● **DATA FOR THIS TASK**

══════

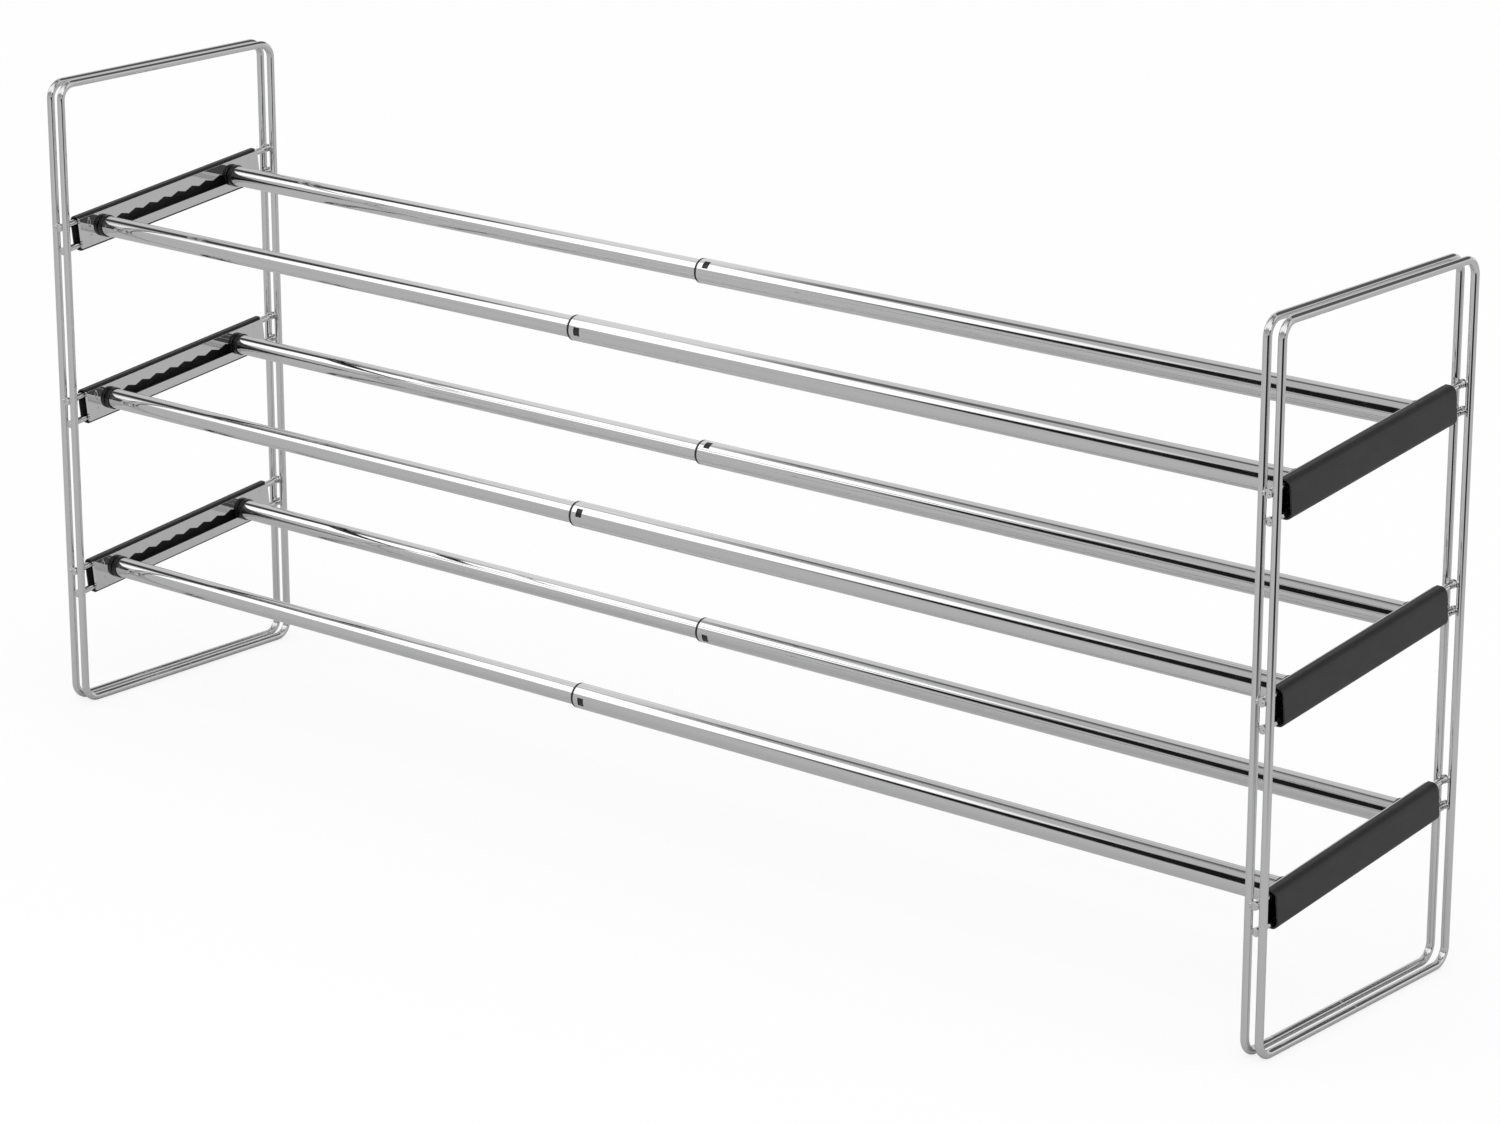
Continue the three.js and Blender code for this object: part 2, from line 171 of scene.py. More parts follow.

══════

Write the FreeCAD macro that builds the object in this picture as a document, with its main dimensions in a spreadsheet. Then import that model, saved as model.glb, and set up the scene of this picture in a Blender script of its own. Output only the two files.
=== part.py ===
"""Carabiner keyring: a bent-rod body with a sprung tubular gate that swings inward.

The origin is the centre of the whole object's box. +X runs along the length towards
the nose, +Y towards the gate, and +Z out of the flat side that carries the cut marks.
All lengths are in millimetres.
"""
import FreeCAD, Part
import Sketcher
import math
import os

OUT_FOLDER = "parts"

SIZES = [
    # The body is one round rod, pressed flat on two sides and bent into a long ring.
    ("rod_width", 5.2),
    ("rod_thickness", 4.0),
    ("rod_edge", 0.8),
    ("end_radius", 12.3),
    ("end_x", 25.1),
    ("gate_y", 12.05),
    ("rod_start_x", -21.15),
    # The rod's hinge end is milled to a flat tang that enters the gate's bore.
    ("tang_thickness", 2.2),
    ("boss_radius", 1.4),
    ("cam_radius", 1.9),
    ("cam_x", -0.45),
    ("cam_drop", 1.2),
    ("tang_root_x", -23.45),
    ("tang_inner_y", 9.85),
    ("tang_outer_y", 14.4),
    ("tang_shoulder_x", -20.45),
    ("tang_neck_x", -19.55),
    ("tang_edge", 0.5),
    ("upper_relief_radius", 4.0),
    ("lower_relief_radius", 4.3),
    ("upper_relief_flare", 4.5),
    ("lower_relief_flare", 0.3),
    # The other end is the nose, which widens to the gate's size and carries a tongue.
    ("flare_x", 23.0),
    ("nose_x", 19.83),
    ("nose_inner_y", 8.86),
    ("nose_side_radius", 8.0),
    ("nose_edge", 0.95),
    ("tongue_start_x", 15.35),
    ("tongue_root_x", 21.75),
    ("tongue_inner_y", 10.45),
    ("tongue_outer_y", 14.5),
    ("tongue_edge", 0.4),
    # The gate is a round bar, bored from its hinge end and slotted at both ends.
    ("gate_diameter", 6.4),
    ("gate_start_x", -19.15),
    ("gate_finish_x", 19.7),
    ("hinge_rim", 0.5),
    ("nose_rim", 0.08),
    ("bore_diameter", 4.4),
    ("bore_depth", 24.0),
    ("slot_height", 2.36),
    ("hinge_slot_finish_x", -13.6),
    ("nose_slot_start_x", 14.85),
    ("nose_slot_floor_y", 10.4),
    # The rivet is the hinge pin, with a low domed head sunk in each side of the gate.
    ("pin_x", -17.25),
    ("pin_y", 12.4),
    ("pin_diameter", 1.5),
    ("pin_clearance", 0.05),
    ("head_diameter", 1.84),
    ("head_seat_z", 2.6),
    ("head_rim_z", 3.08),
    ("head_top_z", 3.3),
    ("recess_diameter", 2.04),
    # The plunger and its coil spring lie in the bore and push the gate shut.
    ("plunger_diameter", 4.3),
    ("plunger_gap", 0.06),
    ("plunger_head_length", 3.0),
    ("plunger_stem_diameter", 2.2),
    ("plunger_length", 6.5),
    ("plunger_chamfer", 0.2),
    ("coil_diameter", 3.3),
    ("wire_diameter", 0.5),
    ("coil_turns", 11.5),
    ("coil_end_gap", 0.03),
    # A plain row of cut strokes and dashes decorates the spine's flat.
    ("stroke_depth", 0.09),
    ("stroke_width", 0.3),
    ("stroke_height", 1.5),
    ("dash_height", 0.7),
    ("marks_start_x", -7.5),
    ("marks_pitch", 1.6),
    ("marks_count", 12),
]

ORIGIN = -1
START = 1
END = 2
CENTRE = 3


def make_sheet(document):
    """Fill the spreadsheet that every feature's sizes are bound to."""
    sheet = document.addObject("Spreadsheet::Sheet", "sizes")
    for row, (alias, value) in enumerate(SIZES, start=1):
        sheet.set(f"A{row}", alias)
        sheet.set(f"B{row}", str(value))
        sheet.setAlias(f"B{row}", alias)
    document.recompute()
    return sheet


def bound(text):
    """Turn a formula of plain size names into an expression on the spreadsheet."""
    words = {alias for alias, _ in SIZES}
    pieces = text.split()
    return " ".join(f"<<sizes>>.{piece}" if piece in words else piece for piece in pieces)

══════

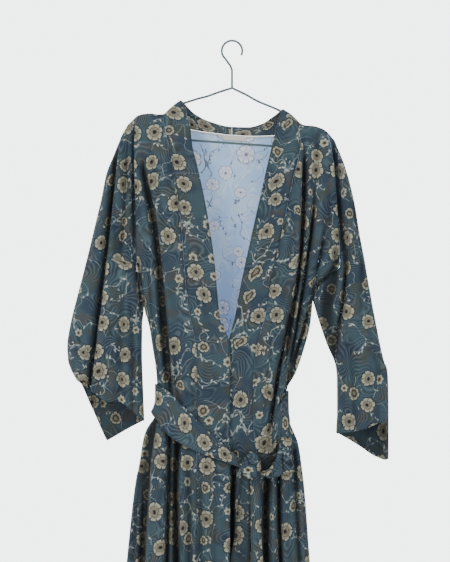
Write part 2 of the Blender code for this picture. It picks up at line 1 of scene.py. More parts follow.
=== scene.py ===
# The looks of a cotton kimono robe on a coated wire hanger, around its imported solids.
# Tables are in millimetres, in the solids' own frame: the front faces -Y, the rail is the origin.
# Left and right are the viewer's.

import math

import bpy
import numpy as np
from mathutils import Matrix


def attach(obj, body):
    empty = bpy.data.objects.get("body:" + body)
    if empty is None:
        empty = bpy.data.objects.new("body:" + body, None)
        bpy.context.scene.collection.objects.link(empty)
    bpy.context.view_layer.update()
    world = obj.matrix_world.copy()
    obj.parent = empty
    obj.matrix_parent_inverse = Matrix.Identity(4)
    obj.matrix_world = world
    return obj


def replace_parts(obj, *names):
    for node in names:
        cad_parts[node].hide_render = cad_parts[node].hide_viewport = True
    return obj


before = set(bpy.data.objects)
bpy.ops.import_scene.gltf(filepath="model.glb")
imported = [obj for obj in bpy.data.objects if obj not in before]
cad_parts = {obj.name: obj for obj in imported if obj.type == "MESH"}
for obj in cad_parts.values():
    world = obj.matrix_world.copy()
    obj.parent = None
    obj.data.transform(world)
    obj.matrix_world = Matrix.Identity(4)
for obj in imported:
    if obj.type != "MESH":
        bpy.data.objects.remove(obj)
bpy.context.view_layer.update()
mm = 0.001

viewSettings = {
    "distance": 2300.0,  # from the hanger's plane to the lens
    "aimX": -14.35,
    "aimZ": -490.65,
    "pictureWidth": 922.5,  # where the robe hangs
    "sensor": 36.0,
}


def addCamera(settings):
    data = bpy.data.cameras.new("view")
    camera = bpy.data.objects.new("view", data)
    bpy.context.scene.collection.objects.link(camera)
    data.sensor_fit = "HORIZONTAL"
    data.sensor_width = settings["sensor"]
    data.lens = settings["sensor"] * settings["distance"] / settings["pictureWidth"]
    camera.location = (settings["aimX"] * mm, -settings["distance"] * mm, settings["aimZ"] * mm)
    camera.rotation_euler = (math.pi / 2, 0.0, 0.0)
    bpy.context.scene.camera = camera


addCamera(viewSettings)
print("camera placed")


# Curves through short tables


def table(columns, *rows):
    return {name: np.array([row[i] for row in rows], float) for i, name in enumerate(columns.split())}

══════

● **WHAT NEEDS TO BE DONE**
Sift through the entries and copy every line with "model".

● **THE REPLY**
Write the FreeCAD macro that builds the object in this picture as a document, with its main dimensions in a spreadsheet. Then import that model, saved as model.glb, and set up the scene of this picture in a Blender script of its own. Output only the two files.
bpy.ops.import_scene.gltf(filepath="model.glb")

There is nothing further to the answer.